Work instructions:
Report every line from the material that contains the word "behind".

Supplied material:
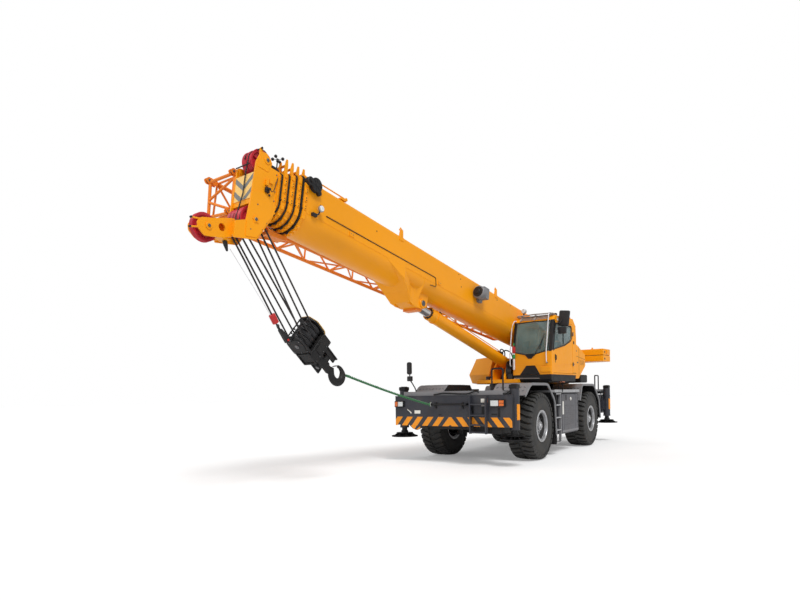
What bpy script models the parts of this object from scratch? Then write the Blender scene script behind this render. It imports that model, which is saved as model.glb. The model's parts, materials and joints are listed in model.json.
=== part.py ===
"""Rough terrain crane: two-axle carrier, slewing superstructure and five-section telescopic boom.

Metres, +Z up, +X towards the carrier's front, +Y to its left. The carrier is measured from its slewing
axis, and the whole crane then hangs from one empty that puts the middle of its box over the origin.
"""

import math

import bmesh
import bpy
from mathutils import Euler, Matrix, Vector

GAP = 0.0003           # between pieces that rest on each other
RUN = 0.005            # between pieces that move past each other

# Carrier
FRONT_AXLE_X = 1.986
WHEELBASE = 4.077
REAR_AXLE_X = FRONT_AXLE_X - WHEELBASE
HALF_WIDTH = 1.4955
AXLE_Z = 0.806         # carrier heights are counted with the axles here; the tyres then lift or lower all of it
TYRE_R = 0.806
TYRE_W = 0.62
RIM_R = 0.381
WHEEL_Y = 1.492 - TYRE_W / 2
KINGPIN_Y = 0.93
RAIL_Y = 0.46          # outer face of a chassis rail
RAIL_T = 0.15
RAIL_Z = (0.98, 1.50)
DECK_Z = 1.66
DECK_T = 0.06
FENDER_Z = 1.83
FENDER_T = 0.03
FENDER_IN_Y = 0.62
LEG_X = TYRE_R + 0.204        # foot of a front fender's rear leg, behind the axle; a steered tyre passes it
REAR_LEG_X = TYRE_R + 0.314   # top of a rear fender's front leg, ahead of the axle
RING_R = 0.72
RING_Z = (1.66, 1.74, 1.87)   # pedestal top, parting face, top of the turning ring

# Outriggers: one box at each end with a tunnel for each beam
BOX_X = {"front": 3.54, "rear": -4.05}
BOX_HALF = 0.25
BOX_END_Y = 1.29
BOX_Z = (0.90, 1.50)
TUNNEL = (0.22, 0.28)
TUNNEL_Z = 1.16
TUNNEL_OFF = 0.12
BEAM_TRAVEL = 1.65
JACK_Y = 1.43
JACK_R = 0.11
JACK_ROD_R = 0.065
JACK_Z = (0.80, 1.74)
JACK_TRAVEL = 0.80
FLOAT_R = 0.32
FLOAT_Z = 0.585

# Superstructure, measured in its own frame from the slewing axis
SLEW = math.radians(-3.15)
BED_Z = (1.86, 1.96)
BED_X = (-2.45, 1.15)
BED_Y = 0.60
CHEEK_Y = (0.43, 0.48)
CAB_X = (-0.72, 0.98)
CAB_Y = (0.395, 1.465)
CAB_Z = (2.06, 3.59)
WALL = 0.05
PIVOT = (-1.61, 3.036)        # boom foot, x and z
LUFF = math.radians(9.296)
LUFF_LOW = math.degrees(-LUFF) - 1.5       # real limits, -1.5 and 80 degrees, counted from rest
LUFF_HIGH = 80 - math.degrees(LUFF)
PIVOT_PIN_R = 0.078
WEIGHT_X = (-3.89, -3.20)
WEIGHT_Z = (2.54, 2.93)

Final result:
What bpy script models the parts of this object from scratch? Then write the Blender scene script behind this render. It imports that model, which is saved as model.glb. The model's parts, materials and joints are listed in model.json.
LEG_X = TYRE_R + 0.204        # foot of a front fender's rear leg, behind the axle; a steered tyre passes it